Meisl’s Theaterstücke sind vielfach ungedruckt geblieben, die gedruckten finden sich in den beiden zu Pest und Wien erschienenen Sammlungen: „Theatralisches Quodlibet“ (1820), 6 Bände und „Neuestes theatralisches Quodlibet“ (1824–25), 4 Bände. Außerdem sind von ihm ziemlich bedeutungslose Gedichte: „Humoristische Gedichte über die Stadt und die Vorstädte Wiens“ (1824–25, zusammen mit F. H. Gewey verfaßt, 6 Hefte) erschienen, die nur localen Charakter haben, sowie „Huldigungs-Lieder aus Tirol“ (1840), welche nur der panegyrischen Poesie beizuzählen sind. Ein bis dahin ungedrucktes Gedicht und einiges Andere bietet Ullmayer in den unten erwähnten biographischen Schriften.

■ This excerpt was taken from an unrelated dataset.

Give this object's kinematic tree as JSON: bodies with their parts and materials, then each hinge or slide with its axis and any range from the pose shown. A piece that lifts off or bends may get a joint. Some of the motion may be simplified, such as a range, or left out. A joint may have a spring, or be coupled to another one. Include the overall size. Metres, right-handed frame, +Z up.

M. hat gegen 200 Stücke für die Bühne verfaßt, welche fast ausnahmslos und meistens zuerst in Wien zur Darstellung gelangt sind; das erste dieser Stücke war das im J. 1802 erschienene „Carolo Caroline“, sein letztes „Die blonden Locken“, das im J. 1844 aufgeführt wurde. Jedenfalls hat er, wenn auch keine seiner Bühnenschöpfungen eigentlich litterarische Beachtung verdient, sehr viel zur Veredlung der allzu sehr im Argen gelegenen Wiener Volksposse beigetragen und Generationen hindurch den besten komischen Schauspielerkräften Gelegenheit gegeben die Zuschauer zu erheitern. Er erscheint als eine culturgeschichtlich merkwürdige Gestalt des alten Wien in der Raimund-Therese Krones Zeit und verdient als solche Erscheinung der Vergessenheit entrissen zu werden, welcher seine Schöpfungen anheimgefallen sind.

Franz Ullmayer, Ein litterarisches Sträußchen zur Erinnerung an … Carl Meisl nebst seiner Biographie. 1853. – Herm. Meynert, Der Wiener Parnaß vor einem Vierteljahrhundert, in der Wiener Abendpost, 1867, Nr. 75 u. 76. – Wurzbach, Biograph. Lexikon des Kaiserth. Oesterreich. XVII. Thl. (1867). Daselbst findet sich noch eine Zahl von Quellenangaben zu Meisl’s Biographie. – Goedeke, Grundriß z. Gesch. d. deutschen Dichtung. Bd. III (1881), S. 828–832. – Brümmer, Lex. d. deutsch. Dichter … bis z. Ende d. 18. Jahrh.